Nissan Motors remains undaunted by congressional efforts in the United States to remove federal tax credit for plug-in electric vehicles said head of Nissan’s operations in North America on Monday.
Nissan’s 2018 Leaf boasts a 40 per cent increase in battery range to around 240 km. The 2018 Leaf will start to hit dealerships around the world early in the new year with an asking price of around NZ$43,000.
But that’s before a $7,500 federal tax credit that has been a major selling point for buyers of the previous version of the Leaf or other electric vehicles from companies like Tesla or General Motors.
The tax credit could disappear if the House version of a federal tax overhaul bill prevails in negotiations with the Senate.
Jose Munoz, the chairman of Nissan North America, said that there is a “very clear, strong natural demand” for electric vehicles even without the incentives.

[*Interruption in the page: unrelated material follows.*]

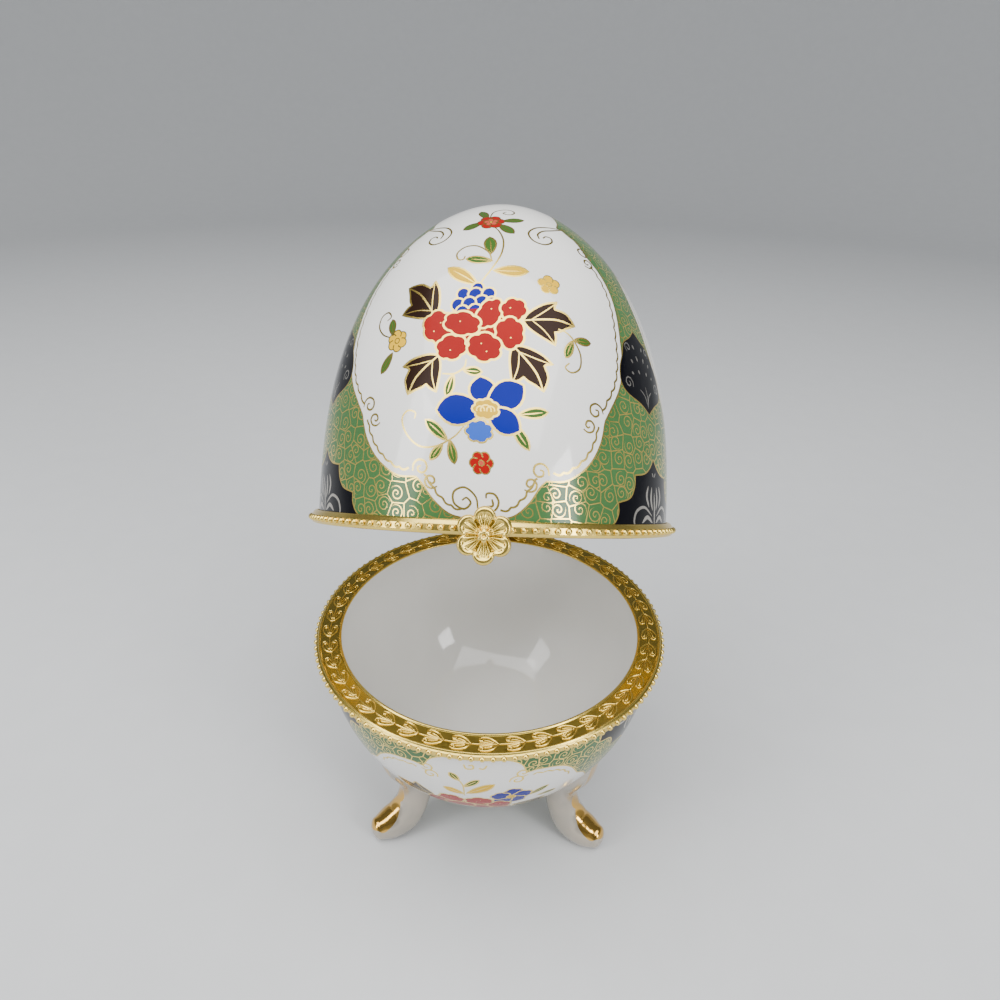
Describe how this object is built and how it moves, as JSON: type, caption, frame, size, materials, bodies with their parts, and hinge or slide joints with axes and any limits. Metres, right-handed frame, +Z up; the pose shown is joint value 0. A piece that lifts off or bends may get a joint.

“Obviously we welcome support to the EV business,” Munoz said. “At the same time, we’ve built a very strong foundation because we are global leaders on electric vehicles.”
The Renault-Nissan-Mitsubishi alliance announced in September that it plans to produce 12 new electric models by 2022 and that electric cars will make up 30 percent of its overall output.
“We’re going to continue betting on this,” Munoz said.
Tennessee Gov. Bill Haslam said he expects sales of electric vehicles to continue to grow in the long term, though that pace could be slowed if the federal tax credit ends.
“It’s just a matter of how long it takes us to get to where the electric vehicle is the dominant method of propelling vehicles,” he said.